To trigger voice from events, try:

  • Reading a sensor value and speaking it
  • Using Flask or FastAPI to expose a voice endpoint
  • Scheduling messages with cron (e.g., daily reminders)

Example with GPIO:

import RPi.GPIO as GPIO
import subprocess

GPIO.setmode(GPIO.BCM)
GPIO.setup(17, GPIO.IN, pull_up_down=GPIO.PUD_UP)

while True:
    if GPIO.input(17) == GPIO.LOW:
        subprocess.run(['espeak-ng', '"Button pressed"'])

This makes your Pi talk when someone presses a button. You can replace espeak-ng with Piper or Coqui depending on your setup.
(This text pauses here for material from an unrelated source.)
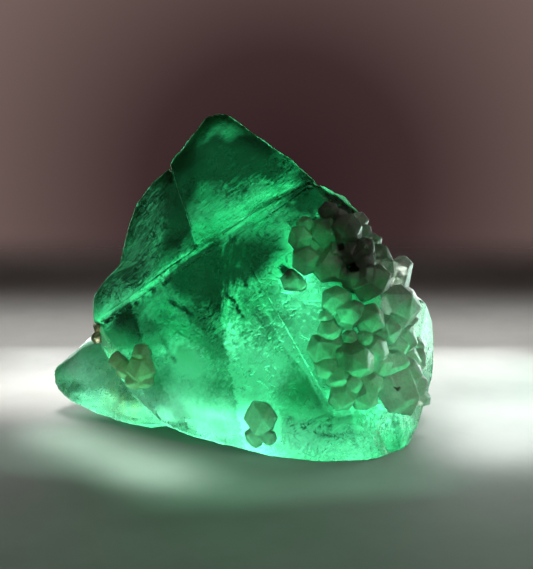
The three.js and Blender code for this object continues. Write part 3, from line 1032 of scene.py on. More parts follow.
@dataclass
class FluoriteBody:
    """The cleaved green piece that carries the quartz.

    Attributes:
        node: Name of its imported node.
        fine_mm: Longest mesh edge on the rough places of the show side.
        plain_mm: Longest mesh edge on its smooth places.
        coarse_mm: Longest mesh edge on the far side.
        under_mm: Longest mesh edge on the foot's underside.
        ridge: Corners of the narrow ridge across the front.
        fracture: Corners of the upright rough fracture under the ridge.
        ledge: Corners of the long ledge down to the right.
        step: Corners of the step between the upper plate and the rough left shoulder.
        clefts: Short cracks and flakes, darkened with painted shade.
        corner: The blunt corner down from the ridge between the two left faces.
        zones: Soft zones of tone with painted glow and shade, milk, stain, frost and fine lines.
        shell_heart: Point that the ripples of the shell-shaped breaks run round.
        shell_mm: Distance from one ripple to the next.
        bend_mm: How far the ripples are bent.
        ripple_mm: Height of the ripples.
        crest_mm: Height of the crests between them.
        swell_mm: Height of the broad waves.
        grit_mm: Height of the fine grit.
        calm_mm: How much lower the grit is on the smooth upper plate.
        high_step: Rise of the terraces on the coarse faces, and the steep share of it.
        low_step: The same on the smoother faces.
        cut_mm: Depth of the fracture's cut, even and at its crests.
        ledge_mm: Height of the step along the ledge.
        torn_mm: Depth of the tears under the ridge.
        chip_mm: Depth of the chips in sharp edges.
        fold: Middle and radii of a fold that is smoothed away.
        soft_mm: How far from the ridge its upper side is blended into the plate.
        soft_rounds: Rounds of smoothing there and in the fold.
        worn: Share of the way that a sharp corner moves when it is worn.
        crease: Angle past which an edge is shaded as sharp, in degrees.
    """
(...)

FAQs on TTS with Raspberry Pi

If you’re just getting into text to speech on a Raspberry Pi, you’re not alone in having a few basic questions. Here’s a breakdown of the most common ones people run into when getting started.

Does Piper need the internet to work?

No, Piper runs completely offline. Once the engine and voice model are downloaded, your Raspberry Pi doesn’t need any connection to the internet. It’s a good fit for privacy-focused projects or remote setups.

What’s the most natural-sounding TTS engine I can use offline?

Piper gives a strong balance of quality and performance, especially with medium and high-tier voice models. If you’re after more expression or voice variety, XTTS-v2 or Bark sound more human, but they need more processing power and may lag on Pi hardware.

Can I clone my own voice and run it on a Raspberry Pi?

Technically, yes, using XTTS-v2 or Bark with the right samples. But voice cloning takes more setup and works better on desktop systems. You can still generate the voice on a PC and move the audio files to your Pi.

How can I change the voice in Piper?

Each Piper voice is a separate ONNX model file. To switch voices, just point to a different model in the --model flag. You can download multiple voices and swap them based on language, tone, or context.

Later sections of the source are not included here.